Les deux guerres mondiales sont-elles importantes dans l'imaginaire de cette littérature?
Cela vaut surtout pour la Seconde Guerre Mondiale. En 1914, les Pays-Bas ont eu la chance de voir leur neutralité respectée, ce qui ne fut par le cas de la Belgique où la Grande Guerre n'a pourtant pas inspiré des œuvres littéraires canonisées en néerlandais. Cela ne veut d'ailleurs pas forcément dire que ces œuvres n'existent pas ou qu'elles n'ont aucune valeur mais plutôt qu'elles ont été fort peu appréciées par la critique et par l'histoire littéraire de l'époque contemporaine. Actuellement, des recherches littéraires sont menées dans le but de redécouvrir et de décrire cette littérature flamande de cette époque.

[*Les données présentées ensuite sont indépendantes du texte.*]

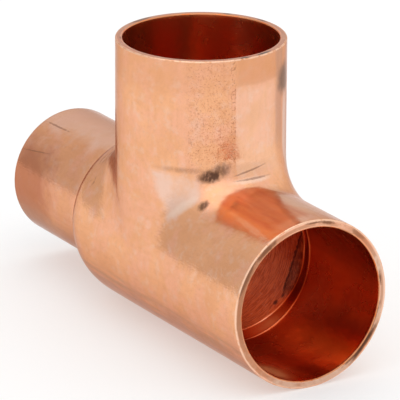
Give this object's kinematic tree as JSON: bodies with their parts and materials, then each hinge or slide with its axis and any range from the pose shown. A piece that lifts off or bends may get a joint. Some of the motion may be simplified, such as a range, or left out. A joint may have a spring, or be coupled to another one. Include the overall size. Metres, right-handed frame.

Parcontre, l'impact de la Seconde Guerre Mondiale a été profond et de longue durée aux Pays-Bas où elle a duré nettement plus longtemps qu'en Belgique et qui a dû subir le terrible « hiver de la disette » de 1944-1945. L'expérience de la guerre fut d'autant plus traumatisante dans ce pays caractérisé par une très longue tradition pacifique que le régime nazi y fut extrêmement dur et répressif. La Shoah y a été horriblement efficace, une très grande partie de la population juive, qui occupait d'ailleurs une place très visible dans la vie politique, intellectuelle et artistique du pays, fut déportée vers les camps de la mort. Il n'est donc guère étonnant que les romanciers les plus importants de l'après-guerre, tels Willem Frederik Hermans, Harry Mulisch (de père allemand et de mère juive) ou Gerard Reve, aient ressenti le besoin de consacrer une bonne partie de leurs œuvres à cette période. Par ailleurs, de nombreuses publications liées à l'extermination des juifs hollandais ont vu le jour, dont le plus connu est évidemment le journal d'Anne Frank.
En Flandre, l'impact de ce conflit sur la littérature s'est avéré considérablement plus modeste. Ici, c'est surtout la collaboration d'un grand nombre de nationalistes flamandes qui a été thématisée, principalement dans l'œuvre d'Hugo Claus.